[Research] Curriculum-based Sensing Reduction in Simulation to Real-World Transfer for In-hand Manipulation
Physical Demonstration: Real-world validation of the Allegro Hand performing in-hand manipulation tasks using Curriculum-based Sensing Reduction.
Paper Abstract
Simulation to Real-World Transfer allows affordable and fast training of learning-based robots for manipulation tasks using Deep Reinforcement Learning methods. Currently, Sim2Real uses Asymmetric Actor-Critic approaches to reduce the rich idealized features in simulation to the accessible ones in the real world. However, the feature reduction from the simulation to the real world is conducted through an empirically defined one-step curtail. Small feature reduction does not sufficiently remove the actor's features, which may still cause difficulty setting up the physical system, while large feature reduction may cause difficulty and inefficiency in training.

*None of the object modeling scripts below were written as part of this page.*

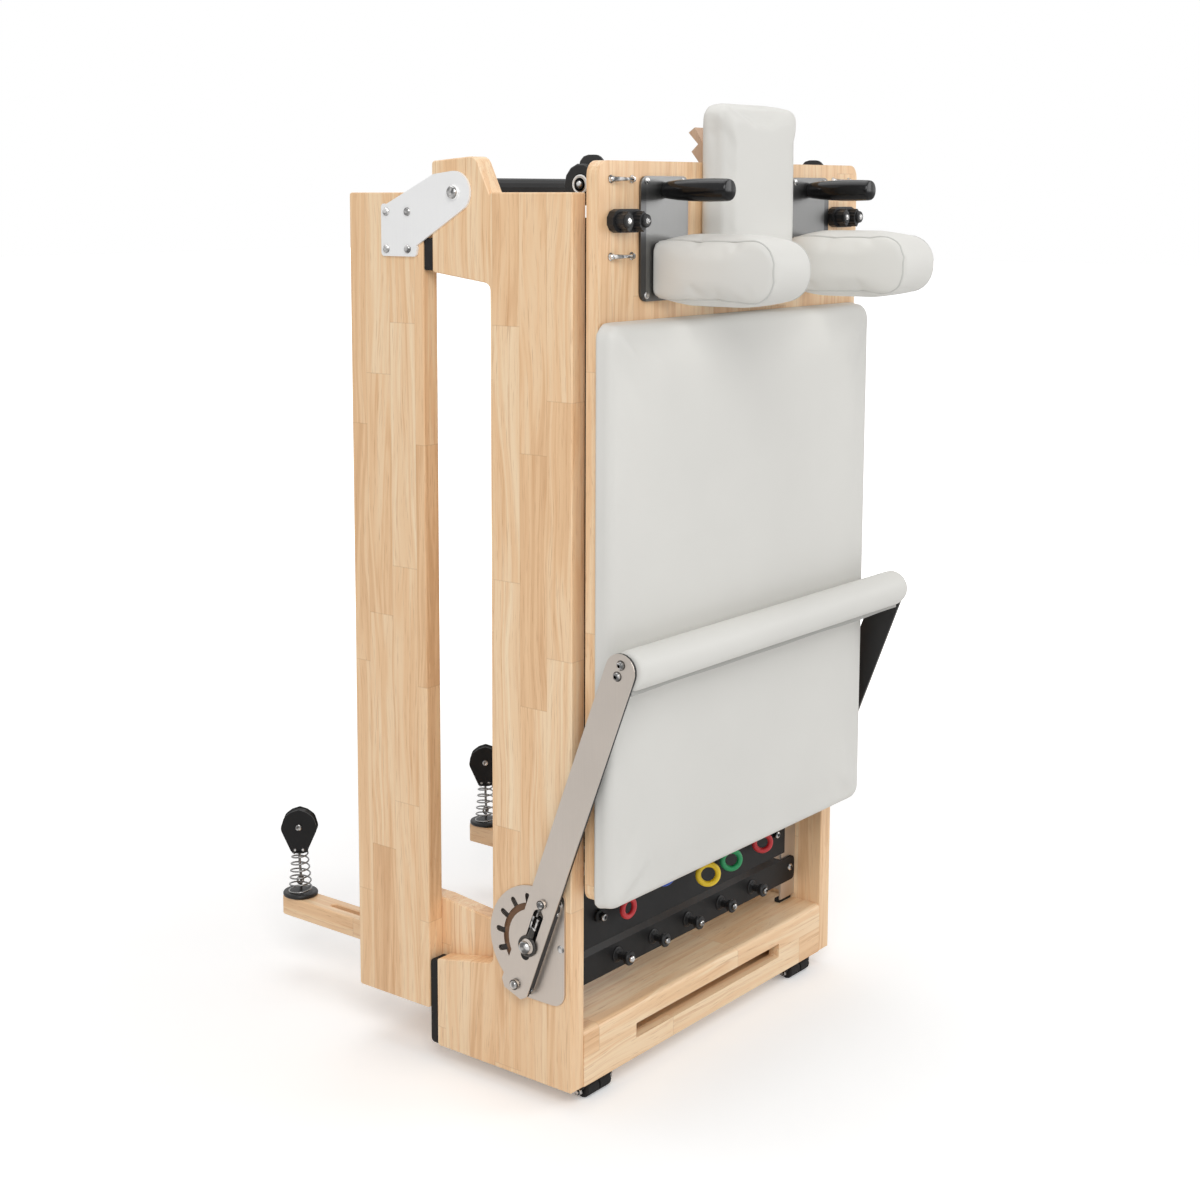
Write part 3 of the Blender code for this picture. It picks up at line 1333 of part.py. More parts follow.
def build_head_half(root):
    fold = empty("fold_axis", root, (0, PIVOT_Y, PIVOT_Z))
    head_end_frame(fold)
    for word, side in SIDES.items():
        head_rail(f"head_rail_{word}", side, fold)
        hinge_plate(f"hinge_plate_{word}", side, fold)
        slide = empty(f"riser_slide_{word}", fold, (side * RISER_X, RISER_START, riser_base()))
        riser_arm(f"riser_arm_{word}", side, slide)
        riser_knob(f"riser_knob_{word}", side, empty(f"knob_axis_{word}", fold,
                                                    (side * RISER_X, KNOB_Y, riser_top())))
        pulley_spring(f"pulley_spring_{word}", side, slide)
        swivel = empty(f"pulley_swivel_{word}", slide, (side * RISER_X, PULLEY_Y, block_floor()))
        pulley_block(f"pulley_block_{word}", side, swivel)
        turn = empty(f"sheave_axis_{word}", swivel, (side * RISER_X, PULLEY_Y, sheave_z()))
        pulley_sheave(f"pulley_sheave_{word}", side, turn)


def build_carriage(root):
    carriage = empty("carriage_travel", root, (0, wheel_center_y(), CARRIAGE_BOTTOM))
    carriage_board(carriage)
    main_pad(carriage)
    spring_bar(carriage)
    for i, (name, color) in enumerate(RING_COLORS):
        spring(name, i, color, carriage)
    tilt = empty("headrest_axis", carriage, headrest_hinge())
    headrest_board(tilt)
    headrest_pad(tilt)
    headrest_prop(empty("prop_axis", tilt, (0, *prop_hinge())))
    for word, side in SIDES.items():
        shoulder_bracket(f"shoulder_bracket_{word}", side, carriage)
        shoulder_handle(f"shoulder_handle_{word}", side, carriage)
        shoulder_pad(f"shoulder_pad_{word}", side, carriage)
        rope_cleat(f"rope_cleat_{word}", side, carriage)
        for place, edge in (("outer", -1), ("inner", 1)):
            spot = (-side * (-CLEAT_X + edge * CAM_SPREAD / 2), PAD_BACK, CLEAT_Z)
            axis = empty(f"cam_axis_{place}_{word}", carriage, spot)
            cleat_cam(f"cleat_cam_{place}_{word}", side, edge, axis)
        for place, height in (("top", WHEEL_TOP_Z), ("low", WHEEL_LOW_Z)):
            spot = (side * -wheel_center_x(), wheel_center_y(), height)
            axis = empty(f"wheel_axis_{place}_{word}", carriage, spot)
            carriage_wheel(f"carriage_wheel_{place}_{word}", side, height, axis)


def build_footbar(root):
    swing = empty("footbar_swing", root, (0, BAR_PIVOT_Y, BAR_PIVOT_Z))
    lift = empty("footbar_lift", swing, (0, BAR_PIVOT_Y, BAR_PIVOT_Z))
    footbar_roll(lift)
    for word, side in SIDES.items():
        footbar_hub(f"footbar_hub_{word}", side, swing)
        footbar_arm(f"footbar_arm_{word}", side, lift)


def depth_limits():
    """Least and greatest Y of the pieces as they stand."""
    graph = bpy.context.evaluated_depsgraph_get()
    reach = []
    for item in bpy.data.objects:
        if item.type == "MESH" and not item.hide_render:
            shape = item.evaluated_get(graph)
            reach += [(shape.matrix_world @ Vector(corner)).y for corner in shape.bound_box]
    return min(reach), max(reach)


def main():
    for item in list(bpy.data.objects):
        bpy.data.objects.remove(item, do_unlink=True)
    root = empty("reformer", None, (0, 0, 0))
    build_foot_half(root)
    build_head_half(root)
    build_carriage(root)
    build_footbar(root)
    bpy.context.view_layer.update()
    front, back = depth_limits()
    root.location = (0, -(front + back) / 2, FOOT_HEIGHT)
    bpy.context.view_layer.update()


main()
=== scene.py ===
# Folding pilates reformer, standing folded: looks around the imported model
import math
import random

import bmesh
import bpy
from mathutils import Matrix, Vector
from mathutils.bvhtree import BVHTree


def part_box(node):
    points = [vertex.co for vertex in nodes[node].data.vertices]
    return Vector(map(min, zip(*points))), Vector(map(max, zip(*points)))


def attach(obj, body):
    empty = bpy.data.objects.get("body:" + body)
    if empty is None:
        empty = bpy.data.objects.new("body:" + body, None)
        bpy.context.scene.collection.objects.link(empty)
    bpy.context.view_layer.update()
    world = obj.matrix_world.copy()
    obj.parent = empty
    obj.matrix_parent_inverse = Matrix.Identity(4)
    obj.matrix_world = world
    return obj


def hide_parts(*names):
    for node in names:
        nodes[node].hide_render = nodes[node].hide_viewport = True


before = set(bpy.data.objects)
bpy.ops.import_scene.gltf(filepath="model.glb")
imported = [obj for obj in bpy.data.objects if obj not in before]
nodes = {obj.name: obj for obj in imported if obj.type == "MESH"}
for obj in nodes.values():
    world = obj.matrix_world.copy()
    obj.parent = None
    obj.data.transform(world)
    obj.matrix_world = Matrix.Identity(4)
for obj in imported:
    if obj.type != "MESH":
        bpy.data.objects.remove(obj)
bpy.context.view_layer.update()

toWorld = Vector((0, -0.2203846, 0.027))  # rail frame (front plane of the rails, underside of the wood) to world


def at(x, y, z):
    return Vector((x, y, z)) + toWorld


def placed(name, data):
    made = bpy.data.objects.new(name, data)
    bpy.context.collection.objects.link(made)
    return made


# Shader maths as expressions: a socket that takes + - * and friends
class Sock:
    def __init__(self, tree, out):
        self.tree = tree
        self.out = out

    def node(self, kind, settings=None, inputs=None, output=0):
        made = self.tree.nodes.new(kind)
        for key, value in (settings or {}).items():
            if key == "ramp":
                fillRamp(made.color_ramp, value)
            else:
                setattr(made, key, value)
        for key, value in (inputs or {}).items():
            socket = made.inputs[key]
            if isinstance(value, Sock):
                self.tree.links.new(value.out, socket)
            else:
                socket.default_value = value
        return Sock(self.tree, made.outputs[output])

    def math(self, operation, other=0.0, clamp=False):
        return self.node("ShaderNodeMath", {"operation": operation, "use_clamp": clamp}, {0: self, 1: other})

    def __add__(self, other):
        return self.math("ADD", other)

    __radd__ = __add__

    def __sub__(self, other):
        return self.math("SUBTRACT", other)

    def __rsub__(self, other):
        return (self * -1.0) + other

    def __mul__(self, other):
        return self.math("MULTIPLY", other)

    __rmul__ = __mul__

    def __truediv__(self, other):
        return self.math("DIVIDE", other)

    def __abs__(self):
        return self.math("ABSOLUTE")

    def floor(self):
        return self.math("FLOOR")

    def above(self, value):
        return self.math("GREATER_THAN", value)

    def below(self, value):
        return self.math("LESS_THAN", value)

    def clamped(self):
        return self.math("ADD", 0.0, clamp=True)

    def ramp(self, low, high, start=0.0, end=1.0):  # smooth remap from low..high to start..end
        return self.node("ShaderNodeMapRange", {"interpolation_type": "SMOOTHSTEP"},
                         {0: self, 1: low, 2: high, 3: start, 4: end})

    def noise(self, scale, detail=2.0, roughness=0.5, distortion=0.0):
        return self.node("ShaderNodeTexNoise", {},
                         {"Vector": self, "Scale": scale, "Detail": detail, "Roughness": roughness,
                          "Distortion": distortion})

    def split(self):
        first = self.node("ShaderNodeSeparateXYZ", {}, {0: self})
        return [Sock(self.tree, out) for out in first.out.node.outputs]

    def mix(self, first, second):  # self is the factor, first and second are colours
        return self.node("ShaderNodeMix", {"data_type": "RGBA"}, {0: self, 6: first, 7: second}, 2)


def fillRamp(ramp, stops):
    while len(ramp.elements) > 1:
        ramp.elements.remove(ramp.elements[-1])
    for i, (place, color) in enumerate(stops):
        stop = ramp.elements[0] if i == 0 else ramp.elements.new(place)
        stop.position = place
        stop.color = (*color, 1.0)


def combine(x, y, z):
    return x.node("ShaderNodeCombineXYZ", {}, {0: x, 1: y, 2: z})


def rgba(color, factor=1.0, lift=0.0):
    return (*(min(1, c * factor + lift) for c in color), 1.0)


finish = {}


def newFinish(name):
    made = finish[name] = bpy.data.materials.new(name)
    made.use_nodes = True
    shader = made.node_tree.nodes["Principled BSDF"]
    place = made.node_tree.nodes.new("ShaderNodeTexCoord")
    return made, shader, Sock(made.node_tree, place.outputs["Object"])


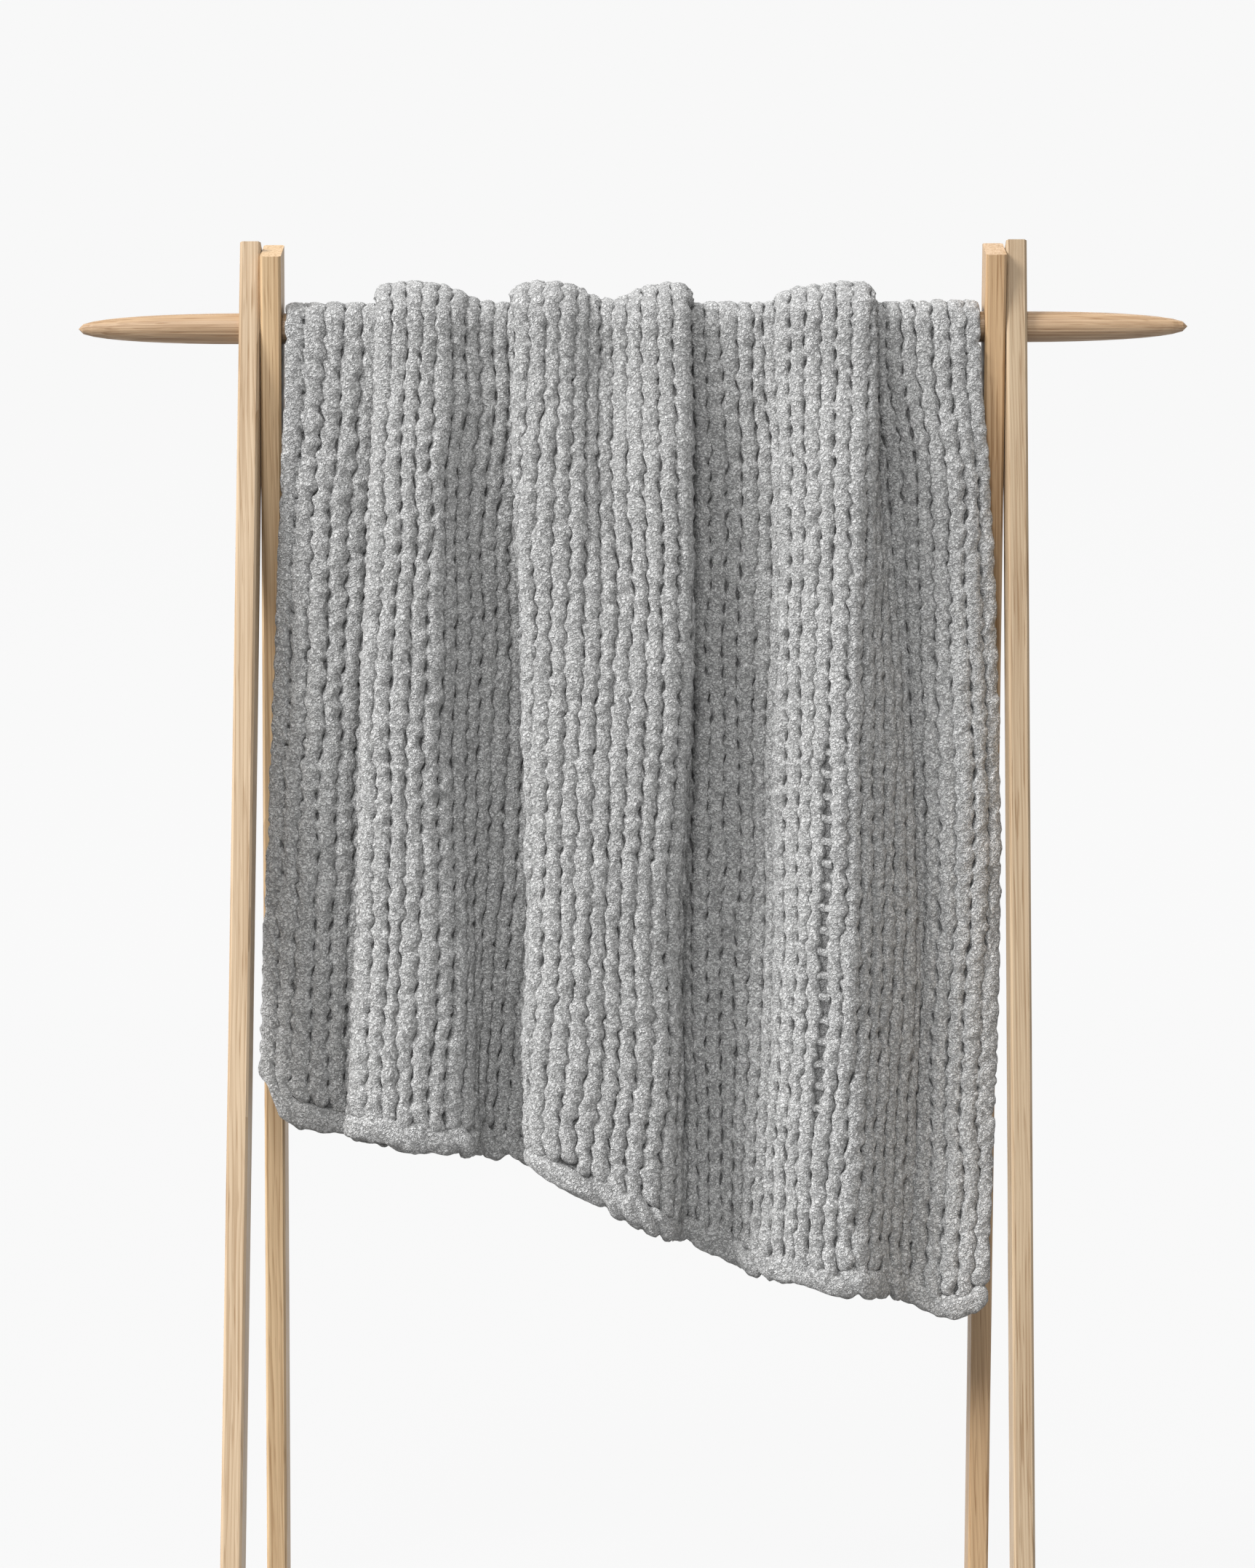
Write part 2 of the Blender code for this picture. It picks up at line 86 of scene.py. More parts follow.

To address this issue, we proposed Curriculum-based Sensing Reduction to enable the actor to start with the same rich feature space as the critic and then get rid of the hard-to-extract features step-by-step for higher training performance and better adaptation for real-world feature space. The reduced features are replaced with random signals from a Deep Random Generator to remove the dependency between the output and the removed features and avoid creating new dependencies. The methods are evaluated on the Allegro robot hand in a real-world in-hand manipulation task. The results show that our methods have faster training and higher task performance than baselines and can solve real-world tasks when selected tactile features are reduced.
Simulation: Training in Isaac Gym simulation environment.
Sim-to-Real Transfer: Policy transferred and deployed on the physical Allegro Hand V4.
Physical Validation on Allegro Hand V4
The proposed Curriculum-based Sensing Reduction framework was validated on the Allegro Hand V4 as the primary physical multi-finger robotic platform, demonstrating successful real-world in-hand manipulation with progressively reduced sensing inputs.
• Real-World In-Hand Block Rotation
The Allegro Hand V4, a 4-finger robot hand with 16 DoFs, was used to rotate a block placed on its palm around the Z-axis to a randomly generated target position. In the real world, object position and rotation were captured using an ArUco marker and a Logitech C930e webcam at 30Hz, with a Kalman filter applied to denoise the signal.
• Superior Performance Over Baselines
CSR (2 steps) + DRG achieved the highest success rate across all simulation and real-world tests, outperforming the AAC baseline and prior works including OpenAI and NYU-RL in the average number of successful tasks completed in 30 seconds.
Key Takeaway
By utilizing the Allegro Hand V4 as the real-world validation platform, the CSR + DRG method demonstrated faster training and higher success rates compared to the AAC baseline — successfully performing in-hand block rotation tasks even when tactile sensor features were progressively removed during training.